Go through your notes and comments, and check again — how does the whole thing work, what assumptions did you make, and what are the pros and cons of your approaches.
The most popular question is What would you have changed if you had more time? You can start building up your vision of the ideal project from it, describe your simplifications and propose possible improvements.
Expect to hear two types of questions: how to improve the current solution and how to make it work in real life.
When talking about the improvement of the current solution expect to be asked:
- Alternative and more efficient algorithms and data structures
- Dealing with memory limits
- Concurrent execution
- Input validation
And for the real-life-scenario questions:
- What technologies you would choose for a production-ready implementation
- How would you deploy and monitor its work
- What would be the SLA of this project
- How to scale this project
- How to secure sensitive data
- How to recover from errors
And so on. This stage often switches to a more high-level discussion about system architecture.
While take-home assignments receive a lot of criticism, and often it is well deserved, you can still encounter it in many companies.

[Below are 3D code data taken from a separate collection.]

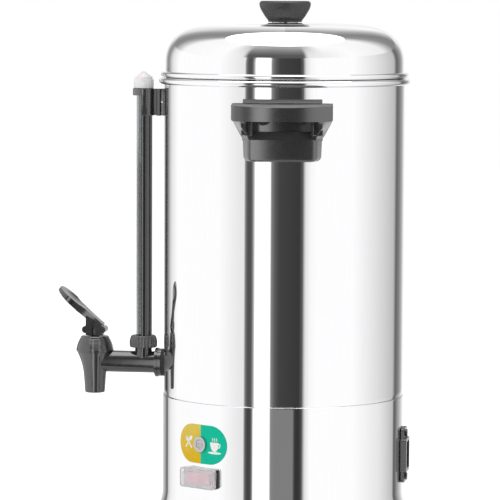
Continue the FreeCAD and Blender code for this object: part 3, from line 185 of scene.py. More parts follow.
below = ramp(nodes, [
    (card(-180), 0.8), (card(-160), 0.6), (card(-149), 0.34), (card(-142.5), 0.12), (card(-140.5), 0.14),
    (card(-138.5), 0.54), (card(-136), 0.65), (card(-130), 0.85), (card(-117), 0.98), (card(-60), 1.0),
    (card(-42), 0.83), (card(-36.2), 0.8), (card(-35), 0.1), (card(-32), 0.05), (card(-29), 0.07),
    (card(-27.4), 0.45), (card(-26.4), 1.7), (card(-13.2), 1.7), (card(-11.8), 0.25), (card(-8), 0.21),
    (card(9), 0.21), (card(10), 0.035), (card(15), 0.035), (card(17), 0.12), (card(19.2), 0.75),
    (card(24), 1.0), (card(66), 1.0), (card(100), 0.8), (card(124.5), 0.5), (card(127), 0.12),
    (card(130), 0.12), (card(160), 0.92)])
over = ramp(nodes, [
    (card(-180), 0.95), (card(-164), 0.7), (card(-156), 0.35), (card(-148), 0.24), (card(-138), 0.25),
    (card(-126), 0.6), (card(-116), 0.95), (card(-62), 1.0), (card(-40), 0.8), (card(-35), 0.1),
    (card(18), 0.1), (card(22), 0.8), (card(66), 1.0), (card(112), 0.85), (card(124), 0.5),
    (card(134), 0.25), (card(150), 0.22), (card(160), 0.5), (card(168), 0.9)])
tops = ramp(nodes, [
    (card(-180), 0.5), (card(-160), 0.3), (card(-145), 0.25), (card(-130), 0.3), (card(-112), 0.95),
    (card(-60), 1.0), (card(-36), 0.45), (card(-12), 0.37), (card(18), 0.4), (card(40), 1.0),
    (card(108), 0.95), (card(128), 0.3), (card(145), 0.23), (card(160), 0.35)])
for shades in (stripes, below, level, over, tops):
    links.new(around.outputs[0], shades.inputs[0])
glow = node(nodes, "ShaderNodeEmission")
glow.inputs["Strength"].default_value = 1.2
shown = below
layers = ((-0.013, -0.009, stripes), (0.37, 0.41, level), (0.74, 0.81, over), (0.95, 1.9, tops))
for start, end, shades in layers:
    upwards = node(nodes, "ShaderNodeMapRange", _1=start, _2=end, _3=0.0, _4=1.0)
    links.new(split.outputs[2], upwards.inputs[0])
    faded = node(nodes, "ShaderNodeMix", data_type="RGBA")
    links.new(upwards.outputs[0], faded.inputs[0])
    links.new(shown.outputs[0 if shown is below else 2], faded.inputs[6])
    links.new(shades.outputs[0], faded.inputs[7])
    shown = faded
links.new(faded.outputs[2], glow.inputs["Color"])
links.new(glow.outputs[0], node(nodes, "ShaderNodeOutputMaterial").inputs[0])
tent.data.materials.append(cards)

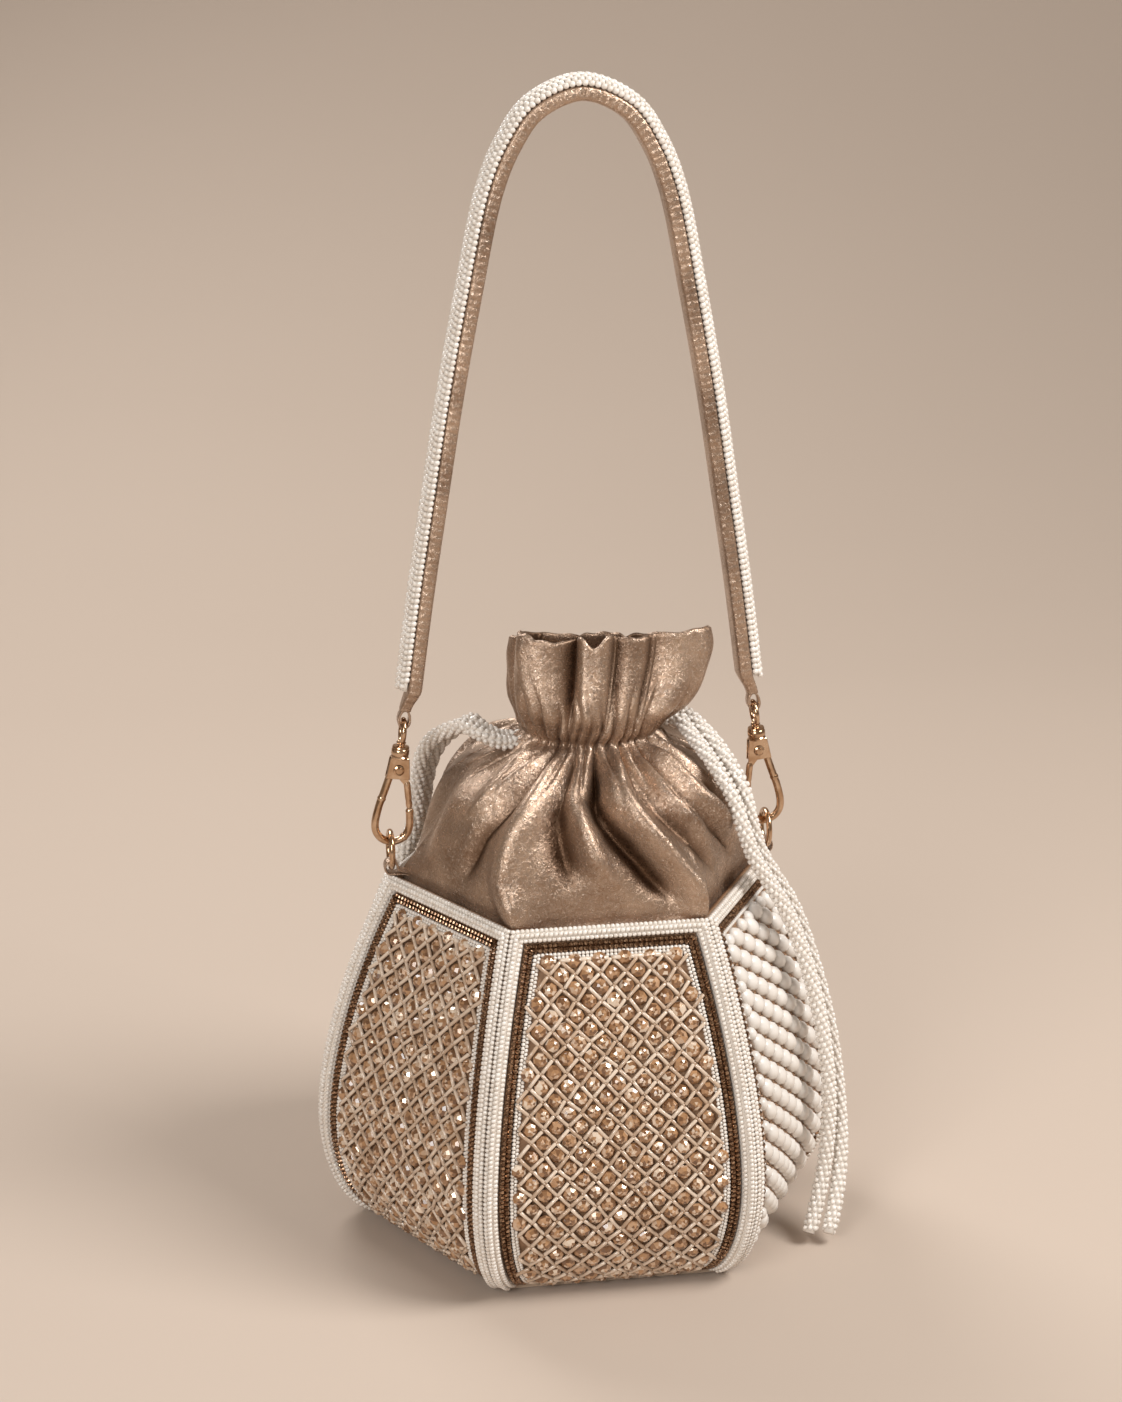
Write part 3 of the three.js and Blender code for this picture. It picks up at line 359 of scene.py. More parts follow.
def panel_cloth(paint, colours):
    """The woven cloth under the beads: its threads are fine noise, over broad soft shade."""
    threads = paint.noise(1400, 1)
    colour = paint.mix(paint.noise(70, 3), colours.ground_deep, colours.ground)
    normal = paint.bump(threads, 0.5, 0.0002)
    rough = 0.45 + 0.2 * threads
    return paint.finish(Base_Color=colour, Roughness=rough, Metallic=0.3, Normal=normal)


def satin_lining(paint, colours):
    """Satin: long fine threads, upright on the sides, with soft broad sheen."""
    fine = paint.node("ShaderNodeMapping", {}, {0: paint.place, 3: (2600, 2600, 320)})
    threads = paint.noise(1, 2, where=fine)
    colour = paint.mix(paint.noise(40, 2), colours.satin, colours.satin_light)
    normal = paint.bump(threads, 0.3, 0.0002)
    return paint.finish(
        Base_Color=colour, Roughness=0.38 + 0.15 * threads, Normal=normal, Sheen_Weight=0.3
    )


def white_bead(paint, colours):
    """Cream glass seed beads: a pearly skin over the tone that each bead carries."""
    tone = paint.tone()
    mottle = paint.noise(900, 2)
    colour = paint.mix(tone, colours.bead_shade, colours.bead)
    rough = 0.2 + 0.16 * mottle - 0.06 * tone
    normal = paint.bump(mottle, 0.12, 0.0002)
    return paint.finish(
        Base_Color=colour, Roughness=rough, Normal=normal, Coat_Weight=0.5, Coat_Roughness=0.08
    )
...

The important thing to remember is that almost always it will not be the last section in your interview process. It is usually placed in the first half of the whole road and serves as a screening tool or as an opening for the system design/architecture session for mid and senior positions.
Focus on communication, suitable algorithms and data structures, pro and con analysis, identifying bottlenecks, and think about how would you apply those principles if you were developing a production-ready application.